(Part of a data file)
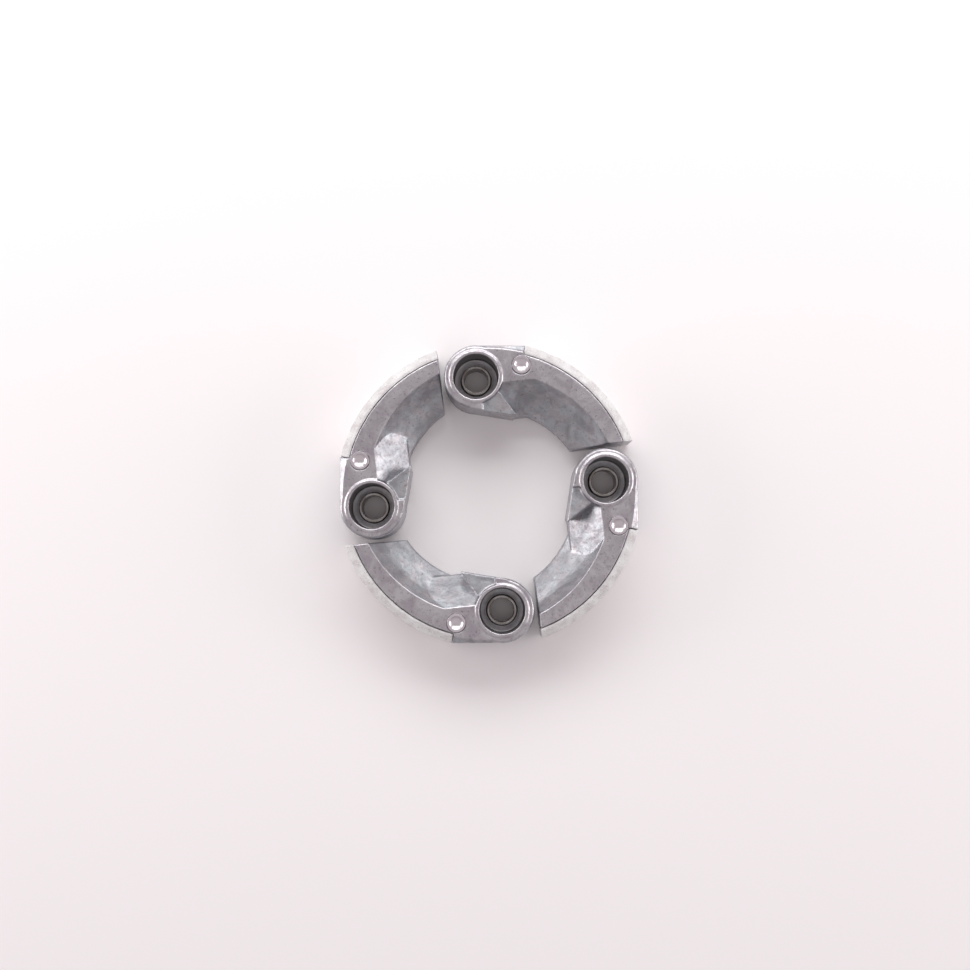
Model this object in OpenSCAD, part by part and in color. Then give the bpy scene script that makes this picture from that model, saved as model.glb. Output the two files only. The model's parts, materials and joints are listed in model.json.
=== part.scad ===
// Ring of four pivoting clutch shoes.
//
// Four identical die-cast shoes lie nose to tail round an open hub space. Each shoe turns on a steel
// bush at its boss, carries a curved friction lining on its outside and has a dish-ended spring pin
// near its boss. The ring's axis is +Z, its seat face is z = 0, and the first boss lies on +Y.
// All sizes are in millimetres.

/* [Ring] */
// Radius over the friction linings
ring_r = 35; // [34.6:0.1:35.6]
// Distance from the ring's axis to each pivot axis
pivot_r = 26.75; // [26.65:0.05:26.9]
// Gap between one shoe's tip and the next shoe's boss
tip_gap = 0.8; // [0.4:0.1:1.2]

/* [Casting] */
// Height from the seat face to the top face
casting_h = 12; // [11.5:0.1:12.5]
// Radius of the curved seat behind the lining
seat_r = 32.7; // [32.4:0.1:33]
// Radius of the pivot boss
boss_r = 7.35; // [7.25:0.05:7.4]
// Direction that the flat beside the boss faces, in degrees from +X
flat_angle = 84; // [83:0.5:85]
// Bevel along the free top edges of the boss and the flat
edge_bevel = 0.5; // [0.3:0.1:0.7]
// Direction that the straight inner wall beside the boss faces away from, in degrees from +X
inner_wall_angle = 74.5; // [73:0.5:76]

/* [Bore] */
// Radius of the bearing hole for the bush
bearing_r = 3.5; // [3.3:0.1:3.7]
// Radius of the wide upper bore
counterbore_r = 5.1; // [4.9:0.1:5.3]
// Height of the wide bore's floor above the seat face
counterbore_z = 4.5; // [4:0.1:5]
// Outer radius of the raised lip round the wide bore
lip_r = 6.05; // [5.9:0.05:6.2]
// Height of the lip above the top face
lip_h = 0.35; // [0.2:0.05:0.5]

/* [Pocket] */
// X of the centre of the arcs that bound the pocket in the inner side
pocket_centre_x = 0.4; // [0.2:0.1:0.6]
// Y of the centre of the arcs that bound the pocket in the inner side
pocket_centre_y = -2.4; // [-2.6:0.1:-2.2]
// Radius of the pocket's arc in the top face
pocket_top_r = 29.9; // [29.7:0.1:30.1]
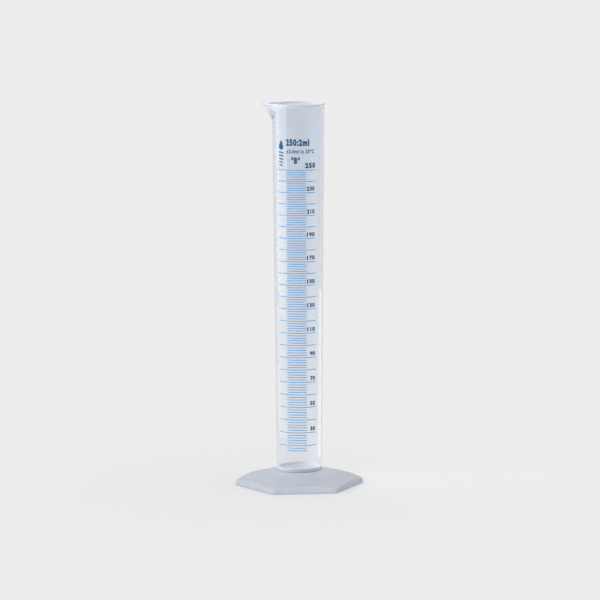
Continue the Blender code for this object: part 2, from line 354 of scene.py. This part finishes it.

_Problem statement_
Repeat the preceding lines exactly, please, every one of them.

_Solution for this task_
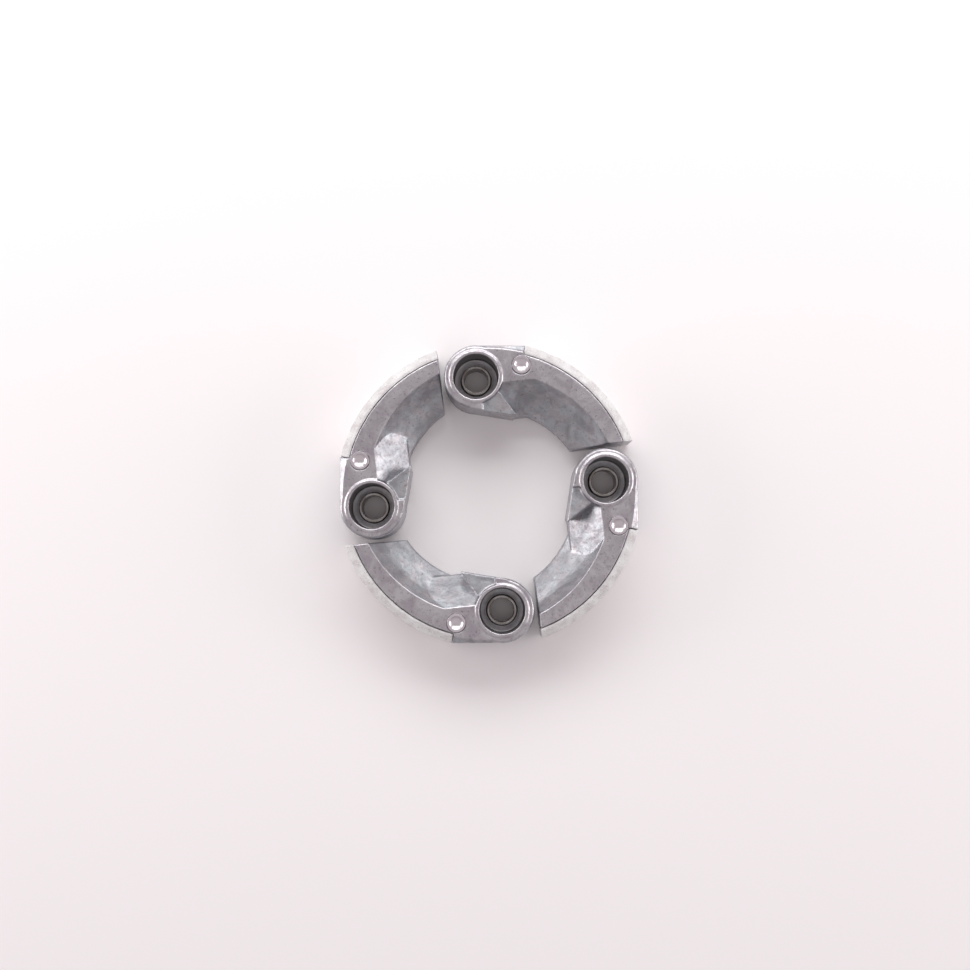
Model this object in OpenSCAD, part by part and in color. Then give the bpy scene script that makes this picture from that model, saved as model.glb. Output the two files only. The model's parts, materials and joints are listed in model.json.
=== part.scad ===
// Ring of four pivoting clutch shoes.
//
// Four identical die-cast shoes lie nose to tail round an open hub space. Each shoe turns on a steel
// bush at its boss, carries a curved friction lining on its outside and has a dish-ended spring pin
// near its boss. The ring's axis is +Z, its seat face is z = 0, and the first boss lies on +Y.
// All sizes are in millimetres.

/* [Ring] */
// Radius over the friction linings
ring_r = 35; // [34.6:0.1:35.6]
// Distance from the ring's axis to each pivot axis
pivot_r = 26.75; // [26.65:0.05:26.9]
// Gap between one shoe's tip and the next shoe's boss
tip_gap = 0.8; // [0.4:0.1:1.2]

/* [Casting] */
// Height from the seat face to the top face
casting_h = 12; // [11.5:0.1:12.5]
// Radius of the curved seat behind the lining
seat_r = 32.7; // [32.4:0.1:33]
// Radius of the pivot boss
boss_r = 7.35; // [7.25:0.05:7.4]
// Direction that the flat beside the boss faces, in degrees from +X
flat_angle = 84; // [83:0.5:85]
// Bevel along the free top edges of the boss and the flat
edge_bevel = 0.5; // [0.3:0.1:0.7]
// Direction that the straight inner wall beside the boss faces away from, in degrees from +X
inner_wall_angle = 74.5; // [73:0.5:76]

/* [Bore] */
// Radius of the bearing hole for the bush
bearing_r = 3.5; // [3.3:0.1:3.7]
// Radius of the wide upper bore
counterbore_r = 5.1; // [4.9:0.1:5.3]
// Height of the wide bore's floor above the seat face
counterbore_z = 4.5; // [4:0.1:5]
// Outer radius of the raised lip round the wide bore
lip_r = 6.05; // [5.9:0.05:6.2]
// Height of the lip above the top face
lip_h = 0.35; // [0.2:0.05:0.5]

/* [Pocket] */
// X of the centre of the arcs that bound the pocket in the inner side
pocket_centre_x = 0.4; // [0.2:0.1:0.6]
// Y of the centre of the arcs that bound the pocket in the inner side
pocket_centre_y = -2.4; // [-2.6:0.1:-2.2]
// Radius of the pocket's arc in the top face
pocket_top_r = 29.9; // [29.7:0.1:30.1]
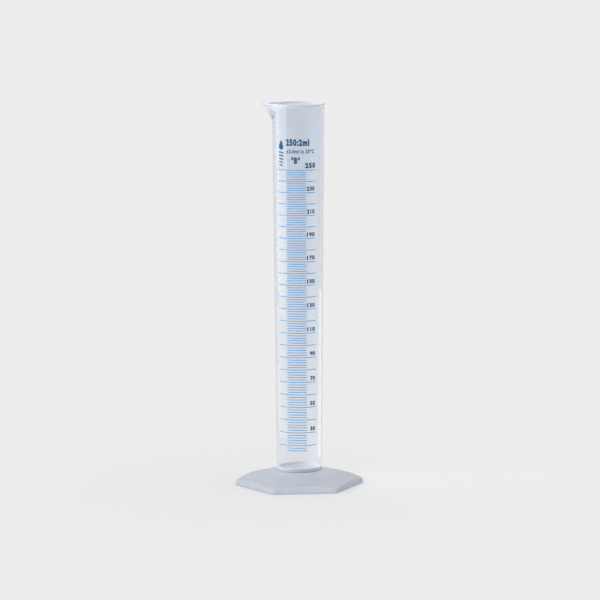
Continue the Blender code for this object: part 2, from line 354 of scene.py. This part finishes it.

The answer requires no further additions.